This was a surprise - relatively low-budget horror movie that gets it right. This is a tale of supernatural evil, and the way it intersects with the very human evil we see every day, and learn about from the study of history. Suffice to say, I was spooked.
The premise is simple. In modern New York, Yakov (Dave Davis) is a young man who has suffered mental illness and is part of a support group. He is a former Hassidic Jew (please note, much of the dialogue is in Yiddish), and has left the strict Orthodox world for a confusing, bright, and often scary world beyond. We first see him admitting to struggling to earn a living, and having problems talking to girls. He is not savvy with his new mobile phone, which becomes significant later on.
Outside the support group lurks Lev, who would like to welcome Yakov back into the fold. He holds out the lure of money, in the form of payment for a vigil. Yakov can make his rent money by being a shomer, sitting with the dead overnight and reading prayers to help guard the deceased from evil. But it turns out that this is a classic case of shutting the stable door. The widowed Mrs. Litvak - marvelously played by Lynn Cohen - warns him off, but of course he doesn't listen. He needs the money.
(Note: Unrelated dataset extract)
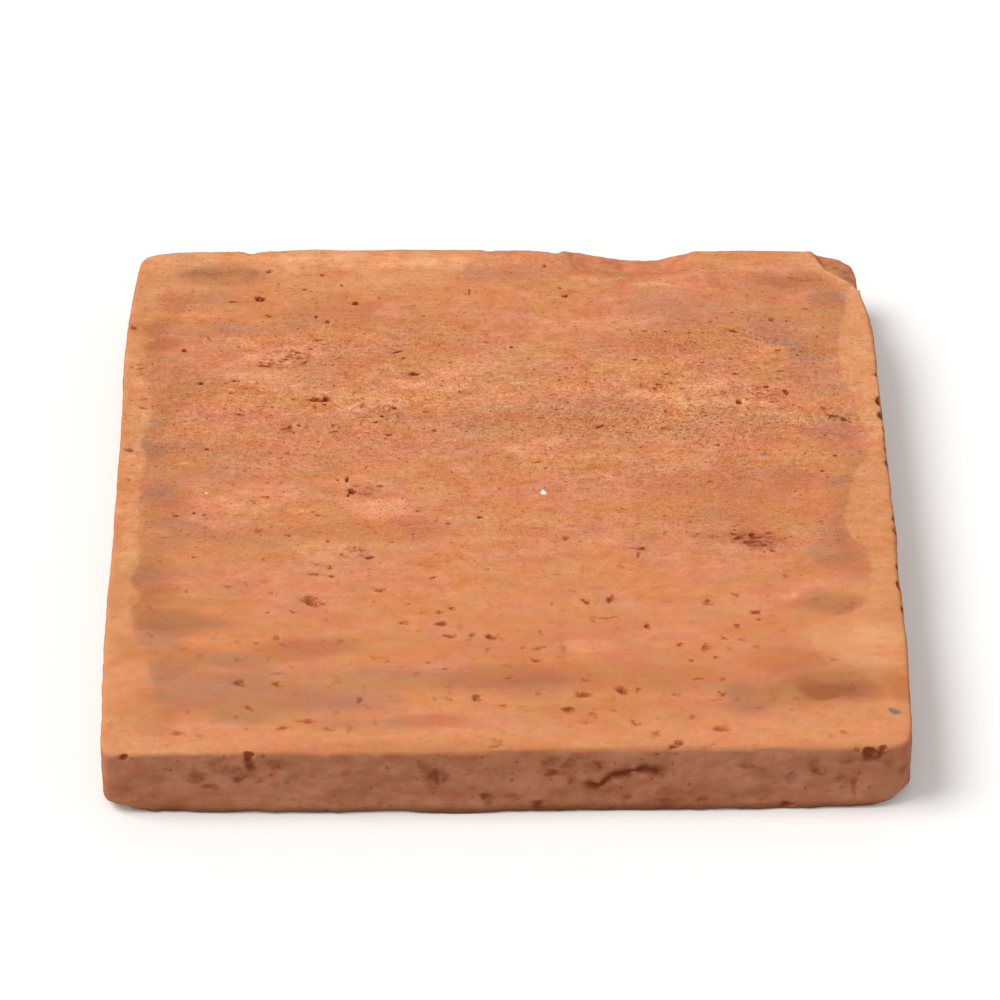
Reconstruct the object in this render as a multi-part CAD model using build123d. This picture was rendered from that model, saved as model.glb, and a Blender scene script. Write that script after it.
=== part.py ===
from build123d import *
import math
import os

# Square hand-moulded terracotta floor tile, nominally 200 x 200 x 20 mm, fired as one piece.
# The tile lies on its bed face. Origin: middle of the bed face. X runs along the front side,
# Y from the front side to the back side, Z up to the wearing face.

# Slab
side_length = 200.0
thickness = 20.0
draft_angle = 1.6
wearing_arris_radius = 1.6
bed_arris_radius = 1.2
arris_steps = 3

# Each side is a flat arc that bows out of the nominal square, as the wet clay left the mould
front_bow = 1.2
right_bow = 0.8
back_bow = 1.9
left_bow = 0.8

# How far each corner of the bed face lies off the nominal square along X and along Y, and its radius
front_left_shift = (0.0, 0.2)
front_right_shift = (-0.4, 1.2)
back_right_shift = (-2.2, -0.7)
back_left_shift = (1.0, 0.7)
front_left_radius = 5.0
front_right_radius = 5.0
back_right_radius = 3.0
back_left_radius = 8.0

# The broken corner at the back right: a flat fracture through the wearing face and both sides
break_along_back = 11.0
break_along_right = 16.5
break_drop = 4.8

# The shell-shaped spall out of the arris of the back side
spall_from_middle = 35.5
spall_length = 31.0
spall_reach = 12.0
spall_drop = 4.4

# Nicks out of the arrises: place along the side from its middle, length, width and depth
front_nicks = ((-94.0, 3.0, 2.6, 1.2), (-63.5, 2.8, 3.0, 1.4), (40.5, 4.0, 3.4, 1.4), (86.0, 6.0, 3.0, 1.2))
right_nicks = ((-39.0, 3.0, 2.4, 1.0), (9.0, 4.5, 2.0, 0.8), (28.0, 6.0, 2.4, 0.9))
back_nicks = ((-89.0, 7.0, 3.0, 0.9), (-69.0, 8.0, 4.0, 1.4), (-36.5, 3.0, 2.0, 0.8), (13.0, 9.0, 3.4, 1.1))
bed_nicks = ((-98.0, 8.0, 6.0, 2.8), (-35.0, 6.0, 3.0, 1.2), (68.0, 7.0, 5.0, 2.4), (98.0, 7.0, 5.0, 2.4))

# Burnt-out pits in the wearing face: centre, length, width and depth
face_pits = (
    (-64.5, 79.6, 2.6, 2.2, 1.3),
    (-38.8, 77.6, 2.0, 1.6, 1.2),
    (-48.0, 35.8, 4.6, 2.2, 1.2),
    (-22.8, 47.2, 2.6, 1.8, 1.1),
    (-39.0, -0.8, 2.0, 2.8, 1.2),
    (-49.0, -43.5, 3.6, 2.8, 1.5),
    (64.0, 34.8, 2.4, 2.0, 1.2),
    (74.5, 38.5, 2.0, 2.8, 1.1),
    (60.0, -20.5, 6.5, 3.0, 0.9),
    (35.0, -24.0, 3.2, 1.8, 0.9),
)

# Pits in the front side: place along the side from its middle, height, length, width and depth
front_pits = (
    (-76.5, 12.0, 3.6, 2.4, 1.0),
    (-65.5, 11.5, 3.0, 2.0, 1.0),
    (-18.5, 12.0, 3.0, 5.0, 1.4),
    (-5.5, 5.5, 2.4, 2.4, 1.0),
    (7.6, 3.4, 2.6, 2.6, 1.2),
    (11.5, 12.0, 3.4, 2.0, 1.2),
    (76.0, 12.5, 3.6, 2.4, 1.0),
    (88.0, 16.5, 3.6, 3.4, 2.0),
)

# The open crack in the front side: its points along the side and up, its width and depth
crack_points = ((19.5, 8.0), (23.5, 9.0), (26.0, 11.5), (30.5, 13.3), (37.0, 12.4))
crack_width = 0.9
crack_depth = 1.5

# How far the crack's cutter stands out of the clay
overcut = 2.0

half_side = side_length / 2
draft = math.tan(math.radians(draft_angle))
up = Vector(0, 0, 1)
outward_from = {
    "front": Vector(0, -1, 0),
    "right": Vector(1, 0, 0),
    "back": Vector(0, 1, 0),
    "left": Vector(-1, 0, 0),
}


def corners(inset):
    """The four corners of the outline before they are rounded, from the front left one round."""
    half = half_side - inset
    return [
        Vector(-half, -half) + Vector(front_left_shift),
        Vector(half, -half) + Vector(front_right_shift),
        Vector(half, half) + Vector(back_right_shift),
        Vector(-half, half) + Vector(back_left_shift),
    ]


def sides(inset):
    """The four sides between those corners. The front and the back run from left to right, the
    right and the left from front to back."""
    half = half_side - inset
    front_left, front_right, back_right, back_left = corners(inset)
    return {
        "front": ThreePointArc(front_left, (0, -half - front_bow), front_right),
        "right": ThreePointArc(front_right, (half + right_bow, 0), back_right),
        "back": ThreePointArc(back_left, (0, half + back_bow), back_right),
        "left": ThreePointArc(front_left, (-half - left_bow, 0), back_left),
    }


def outline(inset, height):
    """The whole outline of the slab at one height, everywhere inside the nominal one by the inset."""
    face = make_face(list(sides(inset).values()))
    radii = (front_left_radius, front_right_radius, back_right_radius, back_left_radius)
    for corner, radius in zip(corners(inset), radii):
        nearest = face.vertices().sort_by_distance(corner)[0]
        face = fillet(nearest, radius)
    return Pos(0, 0, height) * face


def slab():
    """The whole slab, a loft up through its outlines: it narrows with the draft, and both arrises
    are worn round, in narrow flats that keep to the arc within a tenth of a millimetre."""
    turns = [math.pi / 2 * step / arris_steps for step in range(arris_steps + 1)]
    outlines = []
    for turn in turns:
        worn = bed_arris_radius * (1 - math.sin(turn))
        height = bed_arris_radius * (1 - math.cos(turn))
        outlines.append(outline(height * draft + worn, height))
    for turn in turns:
        worn = wearing_arris_radius * (1 - math.cos(turn))
        height = thickness - wearing_arris_radius * (1 - math.sin(turn))
        outlines.append(outline(height * draft + worn, height))
    return loft(outlines, ruled=True)


def on_side(side, along, height):
    """The plane that touches a side at one place along it and one height. It faces outward."""
    point = sides(height * draft)[side] @ (0.5 + along / side_length)
    outward = outward_from[side]
    return Plane(origin=(point.X, point.Y, height), x_dir=up.cross(outward), z_dir=outward)


def on_arris(side, along, height, vertical, radius):
    """The plane that touches a worn arris halfway round. It faces outward, at a slope."""
    beside = on_side(side, along, height)
    slope = (outward_from[side] + vertical).normalized()
    rounding = radius * (math.sqrt(2) - 1)
    return Plane(origin=beside.origin - slope * rounding, x_dir=beside.x_dir, z_dir=slope)


def hollow(length, width, depth):
    """An egg sunk halfway into the XY plane, so that it leaves an oval hollow of this size."""
    return scale(Sphere(1), by=(length / 2, width / 2, depth))


def corner_break():
    """What broke off the back right corner: everything outside one sloping plane."""
    corner = corners(thickness * draft)[2] + up * thickness
    on_back = corner - Vector(break_along_back, 0, 0)
    on_right = corner - Vector(0, break_along_right, 0)
    below = corner - up * break_drop
    outward = (on_right - on_back).cross(below - on_back)
    fracture = Plane(origin=below, x_dir=on_right - on_back, z_dir=outward)
    size = 2 * (break_along_back + break_along_right)
    return fracture * Box(size, size, size, align=(Align.CENTER, Align.CENTER, Align.MIN))


def edge_spall():
    """The shell that a blow took out of the back arris: a ball that cuts the wearing face in an arc
    of the spall's length and reach, and cuts the back side down to its drop."""
    rim_radius = ((spall_length / 2) ** 2 + spall_reach**2) / (2 * spall_reach)
    outside = rim_radius - spall_reach
    lift = (rim_radius**2 - outside**2 - spall_drop**2) / (2 * spall_drop)
    edge = on_side("back", spall_from_middle, thickness).origin
    return Pos(edge + Vector(0, outside, lift)) * Sphere(math.hypot(rim_radius, lift))


def nicks():
    """Small bites out of the arrises."""
    wearing_arris = (thickness, up, wearing_arris_radius)
    bed_arris = (0, -up, bed_arris_radius)
    rows = (
        (front_nicks, "front", wearing_arris),
        (right_nicks, "right", wearing_arris),
        (back_nicks, "back", wearing_arris),
        (bed_nicks, "front", bed_arris),
    )
    bites = []
    for nicks_of_side, side, arris in rows:
        for along, length, width, depth in nicks_of_side:
            bites.append(on_arris(side, along, *arris) * hollow(length, width, depth))
    return bites


def pits():
    """Pits that straw and grit left in the wearing face and in the front side."""
    holes = []
    for x, y, length, width, depth in face_pits:
        holes.append(Pos(x, y, thickness) * hollow(length, width, depth))
    for along, height, length, width, depth in front_pits:
        holes.append(on_side("front", along, height) * hollow(length, width, depth))
    return holes


def crack():
    """The open crack in the front side: a narrow slot along a crooked line."""
    start, height = crack_points[0]
    surface = on_side("front", start, height).origin.Y
    outside = Plane(origin=(0, surface - overcut, 0), x_dir=(1, 0, 0), z_dir=(0, -1, 0))
    slot = outside * trace(Polyline(*crack_points), crack_width)
    return extrude(slot, -crack_depth - overcut)


damage = [corner_break(), edge_spall(), crack()] + nicks() + pits()
tile = slab() - damage

os.makedirs("parts", exist_ok=True)
export_step(tile, "parts/tile.step")
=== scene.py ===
import math

import bpy
import numpy as np
from mathutils import Matrix, Vector
from mathutils.geometry import delaunay_2d_cdt


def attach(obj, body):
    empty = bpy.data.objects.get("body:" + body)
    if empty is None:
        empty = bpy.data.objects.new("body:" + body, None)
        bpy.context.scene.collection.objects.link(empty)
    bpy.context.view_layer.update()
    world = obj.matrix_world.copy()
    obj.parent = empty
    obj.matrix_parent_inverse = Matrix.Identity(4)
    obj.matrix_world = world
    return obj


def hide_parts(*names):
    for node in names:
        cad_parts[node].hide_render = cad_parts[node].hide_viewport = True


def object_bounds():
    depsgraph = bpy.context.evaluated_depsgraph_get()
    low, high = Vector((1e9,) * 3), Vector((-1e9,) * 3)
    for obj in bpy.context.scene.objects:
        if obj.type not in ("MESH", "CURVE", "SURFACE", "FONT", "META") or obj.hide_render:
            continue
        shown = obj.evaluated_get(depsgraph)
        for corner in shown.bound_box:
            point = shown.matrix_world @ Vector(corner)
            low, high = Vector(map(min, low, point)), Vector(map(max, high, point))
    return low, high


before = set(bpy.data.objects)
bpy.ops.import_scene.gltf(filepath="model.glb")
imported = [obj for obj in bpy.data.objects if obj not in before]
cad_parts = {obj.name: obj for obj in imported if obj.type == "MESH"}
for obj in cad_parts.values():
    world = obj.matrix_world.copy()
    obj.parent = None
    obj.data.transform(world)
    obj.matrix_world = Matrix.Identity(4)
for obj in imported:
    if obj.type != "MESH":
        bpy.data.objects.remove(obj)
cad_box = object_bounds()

# Everything is worked out in millimetres, in the frame of the CAD: X along the front side, Y from the
# front side to the back side, Z up. Lengths are turned into metres where Blender gets them.
MM = 0.001
THICKNESS = 20.0
MID_HEIGHT = THICKNESS / 2
BOX_ROOM = 0.01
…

The house of the dead man, Holocaust survivor Rubin Litvak, is full-on New York Gothic. This is a dark film in every way. It is of course very easy to engineer jump scares in murky environs, but writer-director Keith Thomas does a good job of pacing his shocks. There is much that is truly horrific here, but nothing by way of excessive gore. One scene is event reminiscent of a classic M.R. James plot twist. There is also the discovery of an old document - actually a VHS tape - that reveals the nature of the menace.
Central to the story is the idea that great evil spawns and grows and infests our world more profoundly when human evil runs rampant. (In this respect The Vigil resembles Under the Shadow, the Iranian horror movie set during the war with Iraq. As Saddam's missiles rain down, djinns ride in their wake and rejoice in fear and suffering.) Rubin Litvak, we see in a pre-title sequence, survived the Holocaust, but at an appalling cost that terribly disfigured his soul. The demonic presence that haunts the house preyed on Rubin because not only was he the victim of evil, but was compelled to do evil himself. We find out that Yakov's trauma, which drove him to leave his community, is of a similar kind.
The final showdown may strike some as OTT, while others could find it a bit perfunctory. It depends on what you expect, and what you want. I found the last quarter of the movie very moving, as we see Yakov fight back while never coming across as a conventional hero. Fighting demons - inner or otherwise - is necessary, but you wouldn't want to make a career of it.
This is a fine lockdown movie. The small cast, the limited interaction, the use of Facetime on the phone etc show that it was made in difficult conditions, but it makes a virtue out of necessity. The sound design and cinematography are superb and the small cast give close-up, intense performances that grip. One for fans of It Follows, The Babadook, and other movies that never let tongue stray into cheek.